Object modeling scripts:
========================================================================

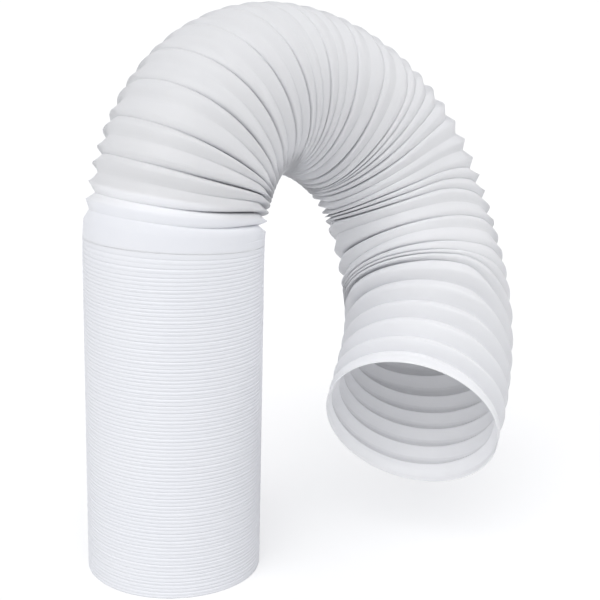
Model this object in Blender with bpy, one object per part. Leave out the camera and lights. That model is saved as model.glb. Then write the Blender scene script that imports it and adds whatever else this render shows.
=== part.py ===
"""Air conditioner exhaust hose: a spirally wound, pleated plastic tube of 13 cm (5 inch).

The hose stands on one end. Its lower stretch is pushed together, so that its pleats are
packed into a straight, stiff leg. The rest is drawn out into folds and arches up, over to
+X and forward, and its open mouth hangs in the air, facing the front (-Y) and down.

Origin: on the floor, under the middle of the hose's overall width and depth. +Z is up.
Lengths are in metres.
"""

import math

import bmesh
import bpy
import numpy as np
from mathutils import Vector

# The tube's section: PLEAT is the width of film from a ridge to the next crease
OUTER_DIAMETER = 0.130
FILM_WALL = 0.0010
PLEAT = 0.0099
LEAST_FOLD_DEPTH = 0.0012

# The packed leg, from the floor up, and how far the packed pleats go on into the arch
LEG_HEIGHT = 0.229
PACKED_INTO_ARCH = 0.022

# The plain band at the mouth
MOUTH_BAND = 0.006

# The radius that is left inside the tightest bend
INNER_BEND_RADIUS = 0.023

# Where the hose points after each stretch of the arch: its lean from straight up and its
# heading about Z from +X, both in degrees. Each stretch is STRETCH bend radii long.
STRETCH = 0.79
ARCH_DIRECTIONS = [
    (27, 54),
    (68, 52),
    (103, 35),
    (132, 19),
    (156, -31),
    (139, -79),
    (126, -102),
    (119, -109),
]

# Where the creases of the drawn-out strip lie: the number of a turn, counted from the packed
# ones on, and its place in stretches of the arch. On the outer side and at the back they lie
# evenly. Along the front the listed ones stay shut and those between them are pulled open.
EVEN_CREASES = [
    (1, 0.48), (11, 1.80), (20, 3.10), (28, 4.37), (36, 5.73), (41, 6.63), (44, 7.55), (47, 8.34),
]
FRONT_CREASES = [
    (1, 0.48), (2, 0.60), (4, 0.85), (6, 1.12), (8, 1.40), (10, 1.64), (12, 1.92), (14, 2.26), (17, 2.70),
    (20, 3.12), (22, 3.48), (24, 3.83), (25, 3.93), (26, 4.04), (27, 4.17), (28, 4.32), (31, 4.79),
    (32, 4.91), (33, 5.01), (35, 5.49), (37, 5.98), (38, 6.13), (39, 6.21), (40, 6.30), (41, 6.63),
    (42, 6.98), (43, 7.27), (44, 7.57), (45, 7.82), (46, 8.08), (47, 8.34),
]

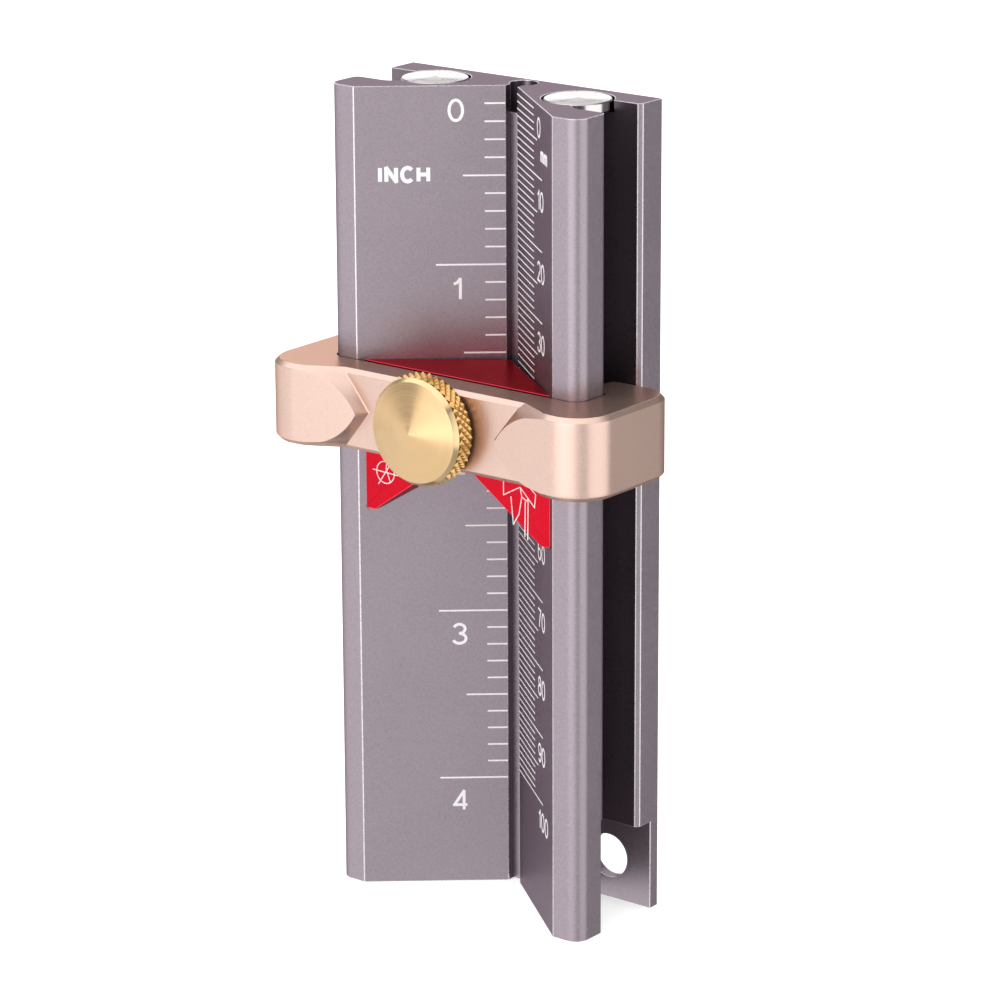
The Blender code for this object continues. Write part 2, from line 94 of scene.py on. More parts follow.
class Signal:
    """A socket's value, on which Python's operators add Math nodes."""

    def __init__(self, graph: "Graph", socket: bpy.types.NodeSocket) -> None:
        """Wrap an output socket of a graph."""
        self.graph = graph
        self.socket = socket

    def math(self, operation: str, *values: Any) -> "Signal":
        """Return a Math node's result on the given values."""
        return self.graph.add("Math", {"operation": operation}, dict(enumerate(values)))

    def __add__(self, other: Any) -> "Signal":
        """Return self + other."""
        return self.math("ADD", self, other)

    def __radd__(self, other: Any) -> "Signal":
        """Return other + self."""
        return self.math("ADD", other, self)

    def __sub__(self, other: Any) -> "Signal":
        """Return self - other."""
        return self.math("SUBTRACT", self, other)

    def __rsub__(self, other: Any) -> "Signal":
        """Return other - self."""
        return self.math("SUBTRACT", other, self)

    def __mul__(self, other: Any) -> "Signal":
        """Return self * other."""
        return self.math("MULTIPLY", self, other)

    def __rmul__(self, other: Any) -> "Signal":
        """Return other * self."""
        return self.math("MULTIPLY", other, self)

    def __truediv__(self, other: Any) -> "Signal":
        """Return self / other."""
        return self.math("DIVIDE", self, other)

    def __rtruediv__(self, other: Any) -> "Signal":
        """Return other / self."""
        return self.math("DIVIDE", other, self)

    def __mod__(self, other: Any) -> "Signal":
        """Return the remainder of self / other."""
        return self.math("FLOORED_MODULO", self, other)

    def clamp(self) -> "Signal":
        """Return the value held between 0 and 1."""
        return self.math("MINIMUM", self.math("MAXIMUM", self, 0.0), 1.0)

    def floor(self) -> "Signal":
        """Return the value rounded down."""
        return self.math("FLOOR", self)

    def less_than(self, other: Any) -> "Signal":
        """Return 1 where the value is below the other."""
        return self.math("LESS_THAN", self, other)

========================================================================

■ WRITTEN EXERCISE
Print all of the entries exactly as they are written.

■ EXERCISE SOLUTION
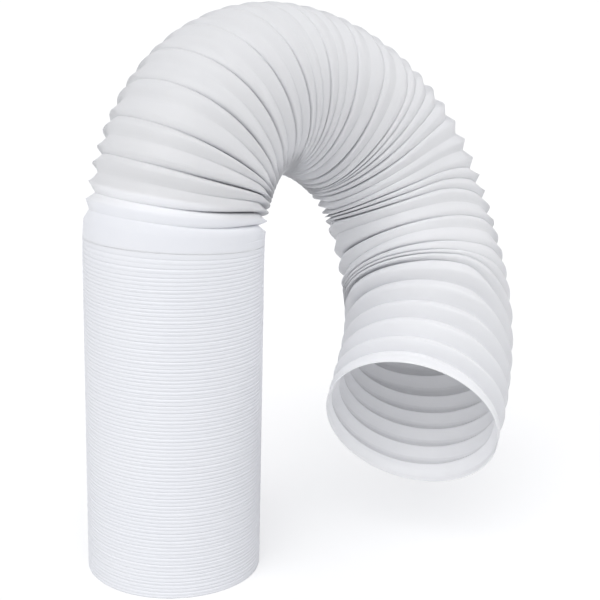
Model this object in Blender with bpy, one object per part. Leave out the camera and lights. That model is saved as model.glb. Then write the Blender scene script that imports it and adds whatever else this render shows.
=== part.py ===
"""Air conditioner exhaust hose: a spirally wound, pleated plastic tube of 13 cm (5 inch).

The hose stands on one end. Its lower stretch is pushed together, so that its pleats are
packed into a straight, stiff leg. The rest is drawn out into folds and arches up, over to
+X and forward, and its open mouth hangs in the air, facing the front (-Y) and down.

Origin: on the floor, under the middle of the hose's overall width and depth. +Z is up.
Lengths are in metres.
"""

import math

import bmesh
import bpy
import numpy as np
from mathutils import Vector

# The tube's section: PLEAT is the width of film from a ridge to the next crease
OUTER_DIAMETER = 0.130
FILM_WALL = 0.0010
PLEAT = 0.0099
LEAST_FOLD_DEPTH = 0.0012

# The packed leg, from the floor up, and how far the packed pleats go on into the arch
LEG_HEIGHT = 0.229
PACKED_INTO_ARCH = 0.022

# The plain band at the mouth
MOUTH_BAND = 0.006

# The radius that is left inside the tightest bend
INNER_BEND_RADIUS = 0.023

# Where the hose points after each stretch of the arch: its lean from straight up and its
# heading about Z from +X, both in degrees. Each stretch is STRETCH bend radii long.
STRETCH = 0.79
ARCH_DIRECTIONS = [
    (27, 54),
    (68, 52),
    (103, 35),
    (132, 19),
    (156, -31),
    (139, -79),
    (126, -102),
    (119, -109),
]

# Where the creases of the drawn-out strip lie: the number of a turn, counted from the packed
# ones on, and its place in stretches of the arch. On the outer side and at the back they lie
# evenly. Along the front the listed ones stay shut and those between them are pulled open.
EVEN_CREASES = [
    (1, 0.48), (11, 1.80), (20, 3.10), (28, 4.37), (36, 5.73), (41, 6.63), (44, 7.55), (47, 8.34),
]
FRONT_CREASES = [
    (1, 0.48), (2, 0.60), (4, 0.85), (6, 1.12), (8, 1.40), (10, 1.64), (12, 1.92), (14, 2.26), (17, 2.70),
    (20, 3.12), (22, 3.48), (24, 3.83), (25, 3.93), (26, 4.04), (27, 4.17), (28, 4.32), (31, 4.79),
    (32, 4.91), (33, 5.01), (35, 5.49), (37, 5.98), (38, 6.13), (39, 6.21), (40, 6.30), (41, 6.63),
    (42, 6.98), (43, 7.27), (44, 7.57), (45, 7.82), (46, 8.08), (47, 8.34),
]

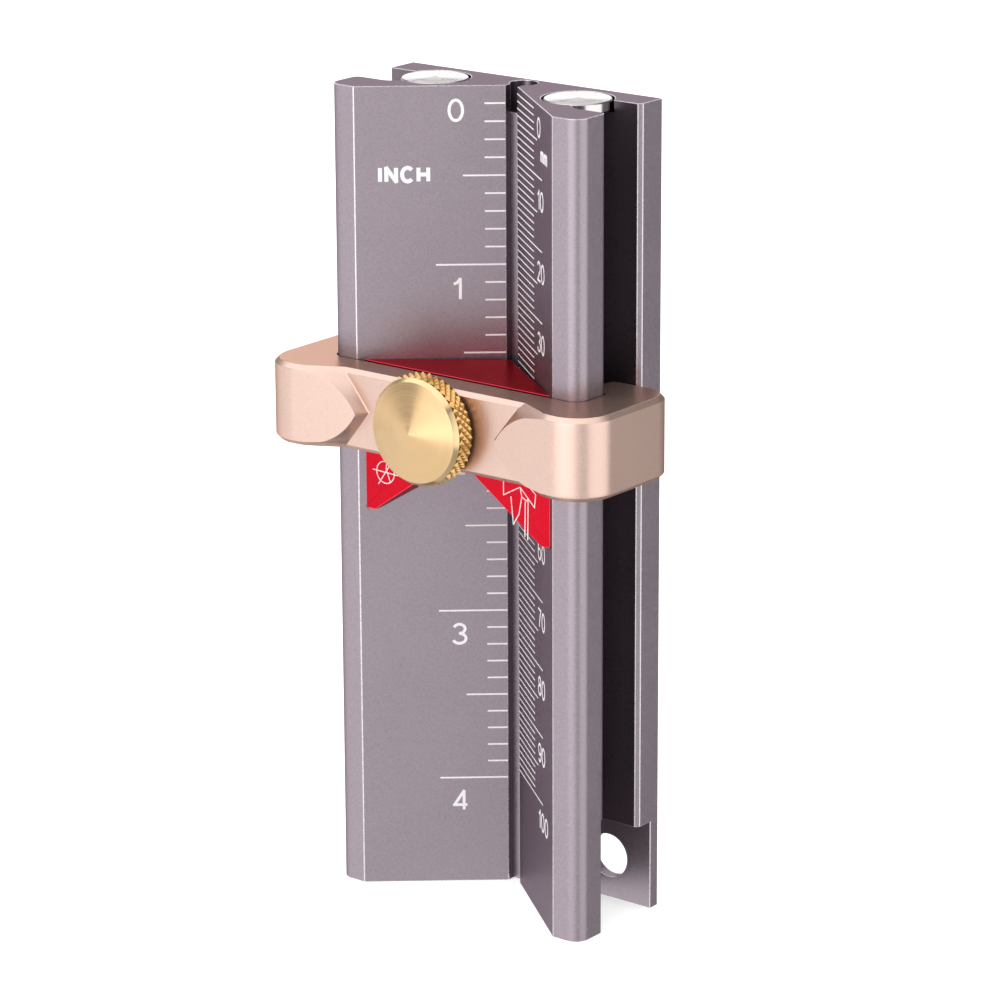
The Blender code for this object continues. Write part 2, from line 94 of scene.py on. More parts follow.
class Signal:
    """A socket's value, on which Python's operators add Math nodes."""

    def __init__(self, graph: "Graph", socket: bpy.types.NodeSocket) -> None:
        """Wrap an output socket of a graph."""
        self.graph = graph
        self.socket = socket

    def math(self, operation: str, *values: Any) -> "Signal":
        """Return a Math node's result on the given values."""
        return self.graph.add("Math", {"operation": operation}, dict(enumerate(values)))

    def __add__(self, other: Any) -> "Signal":
        """Return self + other."""
        return self.math("ADD", self, other)

    def __radd__(self, other: Any) -> "Signal":
        """Return other + self."""
        return self.math("ADD", other, self)

    def __sub__(self, other: Any) -> "Signal":
        """Return self - other."""
        return self.math("SUBTRACT", self, other)

    def __rsub__(self, other: Any) -> "Signal":
        """Return other - self."""
        return self.math("SUBTRACT", other, self)

    def __mul__(self, other: Any) -> "Signal":
        """Return self * other."""
        return self.math("MULTIPLY", self, other)

    def __rmul__(self, other: Any) -> "Signal":
        """Return other * self."""
        return self.math("MULTIPLY", other, self)

    def __truediv__(self, other: Any) -> "Signal":
        """Return self / other."""
        return self.math("DIVIDE", self, other)

    def __rtruediv__(self, other: Any) -> "Signal":
        """Return other / self."""
        return self.math("DIVIDE", other, self)

    def __mod__(self, other: Any) -> "Signal":
        """Return the remainder of self / other."""
        return self.math("FLOORED_MODULO", self, other)

    def clamp(self) -> "Signal":
        """Return the value held between 0 and 1."""
        return self.math("MINIMUM", self.math("MAXIMUM", self, 0.0), 1.0)

    def floor(self) -> "Signal":
        """Return the value rounded down."""
        return self.math("FLOOR", self)

    def less_than(self, other: Any) -> "Signal":
        """Return 1 where the value is below the other."""
        return self.math("LESS_THAN", self, other)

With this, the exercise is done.